3. Prepared in retirement for future eminence. There is a sort of augury of his career in his father's words, "Behold, he keepeth the sheep." Saul first came before us going hither and thither in search of asses that were astray, and not finding them. So, as a king, he went up and down, restless and disappointed. But David kept the flock intrusted to him, and, as a king, he shepherded the flock of God. "So he fed them according to the integrity of his heart, and guided them by the skilfulness of his hands."

(1) As a shepherd David formed habits of vigilance. He had to think for the flock, lead the sheep to pasture, see that they were regularly watered, watch that none strayed or were lost, and look well after the ewes and the tender lambs. All this served to make him in public life wary, prudent, thoughtful for others, a chieftain who deserved the confidence of his followers. Saul bad little or none of this. He went to and fro, and fought bravely, but evinced none of that unselfish consideration for his people which marks a kingly shepherd. David showed it all through his career. He watched over his subjects, thought for them, instructed and led them. Near the end of his reign he committed an error which brought disaster on Israel; and it is touching to see how the true shepherd's heart was grieved that the flock should suffer through his fault. He Cried to the Lord, "Lo, I have sinned, and have done wickedly; but these sheep, what have they done?"

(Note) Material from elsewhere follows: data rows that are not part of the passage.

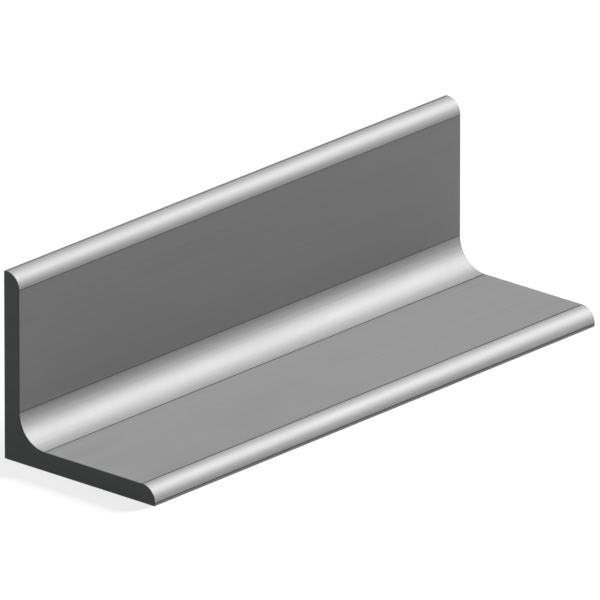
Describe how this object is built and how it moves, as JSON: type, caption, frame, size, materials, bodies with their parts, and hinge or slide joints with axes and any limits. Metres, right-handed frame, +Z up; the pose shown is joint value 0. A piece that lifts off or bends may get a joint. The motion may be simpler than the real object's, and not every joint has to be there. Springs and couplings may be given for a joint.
{
  "type": "metal angle section",
  "caption": "Short length of hot-rolled equal-leg steel angle with a rounded inside corner, rounded inner toe edges and square-cut ends, for brackets, edging and framing.",
  "frame": {"origin": "middle of the rectangle that the angle covers, on the surface it lies on", "axes": "+X along the rolled length; the flat leg lies on the surface and runs from the heel towards -Y; the upright leg stands at the back, its outer face towards +Y; +Z up"},
  "size_m": [0.1, 0.03, 0.03],
  "materials": {
    "rolled_steel": "matte"
  },
  "bodies": {
    "root": {"angle_section": "rolled_steel"}
  },
  "joints": []
}
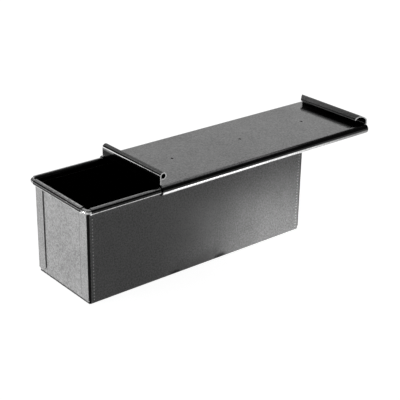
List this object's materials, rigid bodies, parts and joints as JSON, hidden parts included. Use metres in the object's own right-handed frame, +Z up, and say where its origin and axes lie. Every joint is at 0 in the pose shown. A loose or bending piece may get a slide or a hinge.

(2) As a shepherd David proved and improved his courage. Shepherds in Palestine, in those days, were obliged to protect their flocks from prowling beasts of prey. How many encounters of this kind David may have had we do not know; but we learn from himself that, while yet a stripling, he had fought and slain both a lion and a bear rather than give up one lamb or kid of the flock. His was the best sort of courage - natural intrepidity of a true and brave spirit, sustained and elevated by unquestioning trust in God. While encountering the wild beasts in defence of his flock David was being fitted, though he knew it not, to face an armed giant in behalf of Israel, and in many battles afterwards to beat down the enemies of his country. The springs of his courage were in God. "Jehovah is my light and my salvation: whom shall I fear? Jehovah is the strength of my life: of whom shall I be afraid?"

(3) As a shepherd David had leisure for music and poetry. As he kept the sheep he learned to play on his harp with a skill which was the occasion of his first rise from obscurity; and he composed and sang sweet lyrics, pious and patriotic. Whether he looked up to the sky, or looked round on the hills and valleys, or recalled to mind famous passages of his nation's history, everything gave him a song to Jehovah. Every poet writes juvenile pieces, which, though defective, show the bent of his genius; and in after years, if he has not rashly published them, he is able to recast them into new and more perfect forms as his mind grows and his skill improves. So, doubtless, the son of Jesse, in the pastoral solitude at Bethlehem, began to compose lyrics which in more mature life, under the guidance of the Holy Spirit, he threw into the forms of those Psalms which carry down his fame to the end of time. What a contrast to the unhappy son of Kish! Saul had the impulse of music and song upon him more than once; but he had to be acted on by others, and his own spirit had no inward harmony. As the years advanced his life became more and more unmelodious and out of tune; whereas David's early addiction to devout song and minstrelsy prepared him to be something better than a gruff warrior in his manhood. Born with genius and sensibility, he grew up a man of some accomplishment, and when called to the throne, elevated the mental and spiritual tone of the nation, and was, through a long reign, himself a very fountain of musical culture and sweet poetic thought.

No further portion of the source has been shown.